HI , I sett up my new cichlid 55 gallon tank 3 weeks ago and put in the first fish 2 weeks ago - all doing well- I used some old ceramic media from another tank. 
I am confused about some new cichlids I purchased this weekend. The store clerk seemed to be scornful of cichlid tanks ( He has a REEF one ) and I don't think gave me good information.

First - he said these were Kenyi ( didn't tell me they are VERY aggressive). Said the light brown/yellow ones were female and the light blue/ vertical barred one was male. I think its the opposite. What do YOU all think- whom I am thinking know better:




































These blue cichlids I have 3 of - I fear all male :


















I also have 4 yellow labs = total 10
I am worried I have mostly males with maybe 1 female Kenyi and two female yellow labs. What to do ? Get more females ( Maybe mail order where they know what they are?

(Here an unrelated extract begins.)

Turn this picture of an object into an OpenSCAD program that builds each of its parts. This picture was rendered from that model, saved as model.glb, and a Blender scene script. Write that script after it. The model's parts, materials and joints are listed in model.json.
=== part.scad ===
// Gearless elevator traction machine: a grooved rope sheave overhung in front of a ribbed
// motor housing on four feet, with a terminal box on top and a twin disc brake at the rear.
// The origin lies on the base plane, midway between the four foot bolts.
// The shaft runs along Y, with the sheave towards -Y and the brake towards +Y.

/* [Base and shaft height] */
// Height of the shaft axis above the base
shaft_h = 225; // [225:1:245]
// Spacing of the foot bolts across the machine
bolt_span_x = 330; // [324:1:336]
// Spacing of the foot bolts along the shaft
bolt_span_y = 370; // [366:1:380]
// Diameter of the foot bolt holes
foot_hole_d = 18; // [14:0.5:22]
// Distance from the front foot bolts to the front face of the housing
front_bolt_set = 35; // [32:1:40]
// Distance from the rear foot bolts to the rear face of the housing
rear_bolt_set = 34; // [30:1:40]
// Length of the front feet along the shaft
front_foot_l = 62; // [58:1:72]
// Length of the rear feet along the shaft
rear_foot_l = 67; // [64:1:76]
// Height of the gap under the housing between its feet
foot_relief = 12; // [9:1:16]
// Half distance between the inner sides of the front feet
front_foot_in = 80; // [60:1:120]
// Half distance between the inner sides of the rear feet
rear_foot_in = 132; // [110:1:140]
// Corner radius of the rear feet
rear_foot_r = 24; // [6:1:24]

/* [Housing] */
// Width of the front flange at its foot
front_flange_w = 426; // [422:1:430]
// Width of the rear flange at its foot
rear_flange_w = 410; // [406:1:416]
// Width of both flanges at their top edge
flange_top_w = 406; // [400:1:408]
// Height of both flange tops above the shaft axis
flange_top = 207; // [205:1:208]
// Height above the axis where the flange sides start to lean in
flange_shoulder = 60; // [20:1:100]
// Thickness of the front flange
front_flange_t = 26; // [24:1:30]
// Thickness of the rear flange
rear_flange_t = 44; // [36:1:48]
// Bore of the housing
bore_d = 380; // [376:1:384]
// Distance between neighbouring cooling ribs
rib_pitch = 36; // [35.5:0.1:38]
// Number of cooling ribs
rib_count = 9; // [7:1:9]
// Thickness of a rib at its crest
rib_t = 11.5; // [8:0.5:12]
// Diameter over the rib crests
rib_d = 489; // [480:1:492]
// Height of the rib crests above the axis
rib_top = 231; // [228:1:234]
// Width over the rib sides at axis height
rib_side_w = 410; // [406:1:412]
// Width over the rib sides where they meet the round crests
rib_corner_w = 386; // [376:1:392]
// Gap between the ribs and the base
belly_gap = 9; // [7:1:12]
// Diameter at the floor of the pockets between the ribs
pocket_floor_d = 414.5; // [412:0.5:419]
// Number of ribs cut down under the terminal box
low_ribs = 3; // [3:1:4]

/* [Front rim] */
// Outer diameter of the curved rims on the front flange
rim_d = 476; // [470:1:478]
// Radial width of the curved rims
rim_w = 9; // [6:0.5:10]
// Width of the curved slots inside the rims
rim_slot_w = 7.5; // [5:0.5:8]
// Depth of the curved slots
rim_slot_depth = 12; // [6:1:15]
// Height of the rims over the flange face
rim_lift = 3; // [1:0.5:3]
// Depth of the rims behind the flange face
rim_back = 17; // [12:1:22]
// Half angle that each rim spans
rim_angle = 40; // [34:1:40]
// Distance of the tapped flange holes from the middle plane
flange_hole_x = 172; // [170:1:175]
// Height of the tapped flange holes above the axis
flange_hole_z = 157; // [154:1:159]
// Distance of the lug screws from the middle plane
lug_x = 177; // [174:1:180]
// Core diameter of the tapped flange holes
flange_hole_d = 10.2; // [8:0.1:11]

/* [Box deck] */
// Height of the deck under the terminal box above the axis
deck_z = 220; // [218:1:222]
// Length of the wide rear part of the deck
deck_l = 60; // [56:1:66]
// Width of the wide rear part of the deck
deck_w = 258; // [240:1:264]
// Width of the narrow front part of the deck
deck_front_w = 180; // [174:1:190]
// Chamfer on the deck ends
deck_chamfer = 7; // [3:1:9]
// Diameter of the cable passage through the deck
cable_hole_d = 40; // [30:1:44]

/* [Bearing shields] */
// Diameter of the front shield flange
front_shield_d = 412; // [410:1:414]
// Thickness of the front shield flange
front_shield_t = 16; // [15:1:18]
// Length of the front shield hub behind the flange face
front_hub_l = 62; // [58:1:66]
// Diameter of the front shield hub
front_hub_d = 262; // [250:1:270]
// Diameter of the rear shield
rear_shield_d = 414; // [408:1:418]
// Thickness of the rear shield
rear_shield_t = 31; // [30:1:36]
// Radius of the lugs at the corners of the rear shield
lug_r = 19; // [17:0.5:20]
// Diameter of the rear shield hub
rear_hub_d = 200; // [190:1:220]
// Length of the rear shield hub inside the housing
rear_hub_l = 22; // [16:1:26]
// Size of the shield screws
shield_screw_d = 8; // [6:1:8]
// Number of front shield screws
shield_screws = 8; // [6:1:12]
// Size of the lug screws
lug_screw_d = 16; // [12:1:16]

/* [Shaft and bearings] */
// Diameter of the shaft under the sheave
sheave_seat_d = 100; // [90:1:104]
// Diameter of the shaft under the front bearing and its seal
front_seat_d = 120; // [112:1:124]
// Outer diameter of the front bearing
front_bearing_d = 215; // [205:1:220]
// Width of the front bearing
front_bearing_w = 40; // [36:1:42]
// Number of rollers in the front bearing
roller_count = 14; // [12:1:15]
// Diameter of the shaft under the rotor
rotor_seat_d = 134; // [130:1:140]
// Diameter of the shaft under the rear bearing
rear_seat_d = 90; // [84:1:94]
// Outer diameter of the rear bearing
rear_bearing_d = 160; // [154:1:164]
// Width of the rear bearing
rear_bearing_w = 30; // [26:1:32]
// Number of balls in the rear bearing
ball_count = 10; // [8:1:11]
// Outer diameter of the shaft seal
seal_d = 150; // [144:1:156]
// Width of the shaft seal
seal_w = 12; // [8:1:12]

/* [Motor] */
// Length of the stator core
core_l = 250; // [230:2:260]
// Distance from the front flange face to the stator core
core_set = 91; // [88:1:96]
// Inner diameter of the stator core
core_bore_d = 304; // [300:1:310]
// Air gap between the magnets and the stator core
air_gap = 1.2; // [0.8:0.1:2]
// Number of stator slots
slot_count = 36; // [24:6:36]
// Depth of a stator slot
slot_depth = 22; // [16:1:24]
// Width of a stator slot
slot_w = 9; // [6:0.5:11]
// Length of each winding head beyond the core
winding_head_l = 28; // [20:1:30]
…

Thanks for any ID info you can give

Offthedeepend :thumb:


----------



## Cook.MN (Mar 11, 2008)

I can tell you about the Kenyi that they will both appear to be female until they start to mature. At that time the males will start to get a nice orangish tone while the females will stay the same blue with bars.

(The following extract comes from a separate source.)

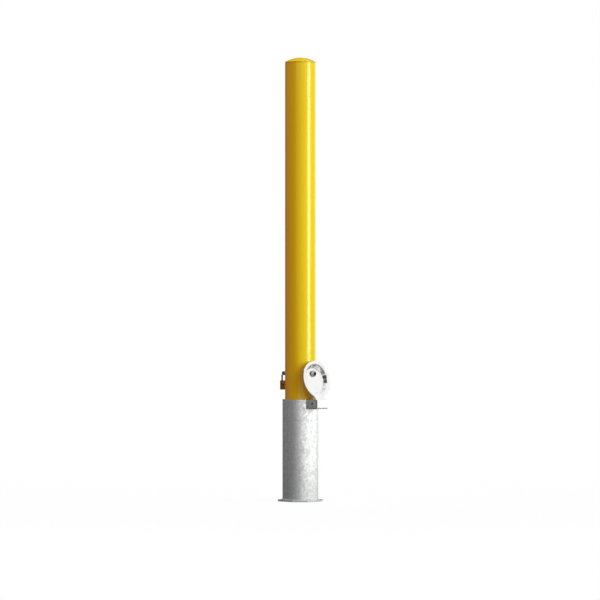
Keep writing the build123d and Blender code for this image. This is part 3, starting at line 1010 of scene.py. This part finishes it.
class BOLLARD_OT_stage(bpy.types.Operator):
    """Set up the camera, the lights, the white surroundings and the floor"""

    bl_idname = "bollard.stage"
    bl_label = "Stage"

    def execute(self, context):
        look = context.scene.bollard_stage
        self.camera(look)
        self.lights(look)
        self.cards(look)
        self.world(look)
        self.floor(look)
        context.scene.view_settings.view_transform = "Standard"
        return {"FINISHED"}

    def camera(self, look):
        """Look level at the post, with the lid turned an eighth of a turn to the right."""
        camera_data = bpy.data.cameras.new("camera")
        camera_data.lens = look.lens
        camera_data.sensor_width = 36.0
        camera_data.clip_end = 100.0
        camera = bpy.data.objects.new("camera", camera_data)
        framing_shift = TO_RIGHT * MM
        camera.location = self.spot(0, look.distance, look.height) - framing_shift
        camera.rotation_euler = (math.radians(90), 0, math.radians(45))
        bpy.context.scene.collection.objects.link(camera)
        bpy.context.scene.camera = camera

    def lights(self, look):
        """Lights kept for the paint and for the zinc, and soft ones behind and above the post."""
        zinc = self.gather("zinc_pieces", "galvanised")
        painted = self.gather("painted_pieces", "yellow")
        self.light(
            "key_strip", turn=66.8, distance=1.6, height=0.72, width=0.65, tall=1.5,
            radiance=look.key_radiance, receivers=painted, tint=look.key_tint,
        )
        self.light(
            "zinc_light", turn=70.0, distance=1.5, height=0.3, width=4.8, tall=1.8,
            radiance=look.zinc_radiance, receivers=zinc,
        )
        self.light(
            "zinc_fill", turn=-105.0, distance=1.5, height=0.3, width=2.4, tall=1.8,
            radiance=look.zinc_radiance / 18, receivers=zinc,
        )
        self.light(
            "broad_light", turn=42.0, distance=2.2, height=0.9, width=1.6, tall=1.8,
            radiance=look.soft_radiance, receivers=painted, glossy=False, tint=look.soft_tint,
        )
        self.light(
            "rear_light", turn=180.0, distance=2.4, height=1.0, width=1.8, tall=1.8,
            radiance=0.7, glossy=False,
        )
        self.overhead("top_light", look.top_radiance)
        self.overhead("cap_light", look.top_radiance * 1.3, painted, look.soft_tint)
        self.light(
            "low_light", turn=10.0, distance=0.9, height=0.15, width=0.5, tall=0.4,
            radiance=look.low_radiance, receivers=painted, glossy=False, tint=look.low_tint,
        )

    def cards(self, look):
        """Grey and dark cards that give the polished lid and the rod something to reflect."""
        grey = look.surroundings
        black = look.black_card
        self.card("grey_front", turn=4.0, distance=15.0, height=1.0, width=26.0, tall=2.3, glow=grey)
        self.card("black_low", turn=-34.0, distance=2.7, height=-0.1, width=1.5, tall=1.2, glow=black / 2)
        self.card("black_high", turn=-46.5, distance=2.7, height=0.78, width=1.35, tall=3.0, glow=black / 2)
        self.card("grey_left", turn=-92.0, distance=3.0, height=0.5, width=3.9, tall=3.8, glow=grey)
        self.card("grey_rear_left", turn=-150.0, distance=3.0, height=0.5, width=3.0, tall=3.8, glow=grey / 2)
        self.card("grey_right", turn=110.0, distance=15.0, height=1.0, width=12.0, tall=2.3, glow=grey / 2)
        self.card("black_right_low", turn=93.0, distance=3.0, height=-0.18, width=2.6, tall=0.64, glow=black)
        self.card("black_right_high", turn=93.0, distance=3.0, height=0.52, width=2.6, tall=0.22, glow=black)
        self.card("black_back", turn=180.0, distance=3.2, height=4.4, width=4.4, tall=6.0, glow=black)

    def spot(self, turn, distance, height):
        """Return a place round the post: turn is in degrees to the right of the camera."""
        angle = math.radians(turn)
        heading = TO_CAMERA * math.cos(angle) + TO_RIGHT * math.sin(angle)
        return heading * distance + Vector((0, 0, height))

    def gather(self, name, finish):
        """Return a collection of the pieces whose material's name starts with the finish."""
        found = bpy.data.collections.new(name)
        for piece in bpy.context.scene.objects:
            materials = [slot.material for slot in piece.material_slots if slot.material]
            if any(material.name.startswith(finish) for material in materials):
                found.objects.link(piece)
        return found

    def lamp(self, name, width, tall, radiance, receivers, glossy, tint):
        """Add a rectangular light that faces down."""
        data = bpy.data.lights.new(name, "AREA")
        data.shape = "RECTANGLE"
        data.size = width
        data.size_y = tall
        data.energy = radiance * math.pi * width * tall
        data.color = tint
        lamp = bpy.data.objects.new(name, data)
        lamp.visible_glossy = glossy
        lamp.visible_camera = False
        lamp.light_linking.receiver_collection = receivers
        bpy.context.scene.collection.objects.link(lamp)
        return lamp

    def light(
        self, name, turn, distance, height, width, tall, radiance, receivers=None, glossy=True, tint=(1, 1, 1)
    ):
        """Add a light that faces the post from the side."""
        lamp = self.lamp(name, width, tall, radiance, receivers, glossy, tint)
        lamp.location = self.spot(turn, distance, height)
        aim = Vector((0, 0, height)) - lamp.location
        lamp.rotation_euler = aim.to_track_quat("-Z", "Y").to_euler()

    def overhead(self, name, radiance, receivers=None, tint=(1, 1, 1)):
        """Add a light above the post."""
        width, height = 1.2, 2.6
        lamp = self.lamp(name, width, width, radiance, receivers, False, tint)
        lamp.location.z = height

    def card(self, name, turn, distance, height, width, tall, glow):
        """Add a glowing card that only reflections see."""
        bm = bmesh.new()
        bmesh.ops.create_grid(bm, x_segments=1, y_segments=1, size=0.5)
        centre = self.spot(turn, distance, height)
        aim = Vector((0, 0, height)) - centre
        matrix = Matrix.Translation(centre) @ aim.to_track_quat("-Z", "Y").to_matrix().to_4x4()
        matrix = matrix @ Matrix.Diagonal((width, tall, 1, 1))
        bmesh.ops.transform(bm, matrix=matrix, verts=bm.verts)
        material, tree = bare_material(name)
        light = output(tree, "ShaderNodeEmission", {"Color": WHITE, "Strength": glow})
        put(tree, "ShaderNodeOutputMaterial", {"Surface": light})
        piece = link(name, bm, material)
        piece.visible_camera = False
        piece.visible_diffuse = False
        piece.visible_transmission = False
        piece.visible_shadow = False

    def world(self, look):
        """White for the camera and for reflections, soft ambient light for matt surfaces."""
        world = bpy.data.worlds.new("surroundings")
        world.use_nodes = True
        tree = world.node_tree
        tree.nodes.clear()
        path = tree.nodes.new("ShaderNodeLightPath").outputs
        seen = calc(tree, "MAXIMUM", path["Is Camera Ray"], path["Is Glossy Ray"])
        seen = calc(tree, "MAXIMUM", seen, path["Is Transmission Ray"])
        soft = output(tree, "ShaderNodeBackground", {"Color": rgba(look.ambient)})
        white = output(tree, "ShaderNodeBackground", {"Color": WHITE})
        both = output(tree, "ShaderNodeMixShader", {0: seen, 1: soft, 2: white})
        put(tree, "ShaderNodeOutputWorld", {"Surface": both})
        bpy.context.scene.world = world

    def floor(self, look):
        """Pale floor that fades into the white around it and keeps a faint shadow."""
        bm = bmesh.new()
        radius = look.floor_radius
        bmesh.ops.create_circle(bm, cap_ends=True, segments=96, radius=radius)
        material, tree = bare_material("floor")
        path = tree.nodes.new("ShaderNodeLightPath").outputs
        place = object_place(tree)
        plain, mirrored = rgba(look.floor_color), rgba(look.floor_mirrored_color)
        shade = mix_colors(tree, path["Is Glossy Ray"], plain, mirrored)
        matt = output(tree, "ShaderNodeBsdfDiffuse", {"Color": shade})
        seen = mapped(tree, path["Is Camera Ray"], 0, 1, 0, look.floor_glow)
        glow = output(tree, "ShaderNodeEmission", {"Strength": seen})
        lit = output(tree, "ShaderNodeAddShader", {0: matt, 1: glow})
        clear = output(tree, "ShaderNodeBsdfTransparent")
        reach = vector_calc(tree, "LENGTH", place, out=1)
        wide = mapped(tree, reach, radius * 0.3, radius * 0.95)
        near = mapped(tree, reach, radius * 0.4, radius * 0.55)
        fade = output(tree, "ShaderNodeMix", {0: path["Is Glossy Ray"], 2: wide, 3: near})
        both = output(tree, "ShaderNodeMixShader", {0: fade, 1: lit, 2: clear})
        put(tree, "ShaderNodeOutputMaterial", {"Surface": both})
        piece = link("floor", bm, material)
        piece.visible_shadow = False


class BOLLARD_PT_panel(bpy.types.Panel):
    """Buttons and settings of the bollard"""

    bl_idname = "BOLLARD_PT_panel"
    bl_label = "Removable Bollard"
    bl_space_type = "VIEW_3D"
    bl_region_type = "UI"
    bl_category = "Bollard"

    def draw(self, context):
        for operator in OPERATORS:
            self.layout.operator(operator.bl_idname)
        for name, settings in SETTINGS.items():
            section = self.layout.box()
            for value in settings.__annotations__:
                section.prop(getattr(context.scene, name), value)


OPERATORS = (
    BOLLARD_OT_post,
    BOLLARD_OT_sleeve,
    BOLLARD_OT_hinge_box,
    BOLLARD_OT_lid,
    BOLLARD_OT_rod,
    BOLLARD_OT_padlock,
    BOLLARD_OT_stage,
)
SETTINGS = {
    "bollard_paint": PaintSettings,
    "bollard_zinc": ZincSettings,
    "bollard_metal": MetalSettings,
    "bollard_stage": StageSettings,
}


def register():
    """Register the settings, the operators and the panel."""
    for name, settings in SETTINGS.items():
        bpy.utils.register_class(settings)
        setattr(bpy.types.Scene, name, PointerProperty(type=settings))
    for operator in OPERATORS:
        bpy.utils.register_class(operator)
    bpy.utils.register_class(BOLLARD_PT_panel)


def unregister():
    """Take the panel, the operators and the settings away again."""
    bpy.utils.unregister_class(BOLLARD_PT_panel)
    for operator in reversed(OPERATORS):
        bpy.utils.unregister_class(operator)
    for name, settings in SETTINGS.items():
        delattr(bpy.types.Scene, name)
        bpy.utils.unregister_class(settings)


def main():
    """Register everything and build the bollard and its stage."""
    register()
    bpy.ops.bollard.post()
    bpy.ops.bollard.sleeve()
    bpy.ops.bollard.hinge_box()
    bpy.ops.bollard.lid()
    bpy.ops.bollard.rod()
    bpy.ops.bollard.padlock()
    bpy.ops.bollard.stage()


if __name__ == "__main__":
    main()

Kenyi are very aggressive and I had some in my tank at one point in time. Many will say that keeping Kenyi in a tank less then 75g is a very bad idea. I took mine back before they matured because I just didn't want to have to deal with mature aggressive Kenyi. I have heard stories of people keeping Kenyi in a 55g with other fish but I have heard other stories that say it doesn't work. Fact is that it's a fish-by-fish case and you kind of take your chances.


----------



## offthedeepend (Apr 7, 2008)

Hi all - I have only had one reply which actually didn't confirm or deny the light colred fish were Kenyi. I saw another thread in which the fish looked similar and were called Jacobfreidbergi.

The blue/purple one looks similar to another thread either Afra or Pseudotropheus sp Crabo blue.

Do any of these seem reasonable in respect to these fish?
I am attaching another picture which might show them better: fish #1 on top , #2 to the left middle


















fish #1 is the question of Kenyi ( or Jacobfreidbergi)
fish #2 is ?? Pseudotropheus sp crabo blue or afra

there are more pictures on the original post

Thanks for any help you can give- would like to know for future additions.


----------



## noki (Jun 13, 2003)

1# Kenyi. males turn yellowish to orange, females and juveniles are light blue wth the bars. They are not like 10 times more aggressiove, but can be more of a problem than average, especially a large male. You probably have two males and a female, you will want to get rid of one of the males for sure.

2# Pseudotropheus "Elongatus Ornatus", also called "Elongatus Likoma", or just the common "Elongatus". Males get the intense vertical bars.

Yellow Labs can be very hard to tell what sex, easy to get fooled


----------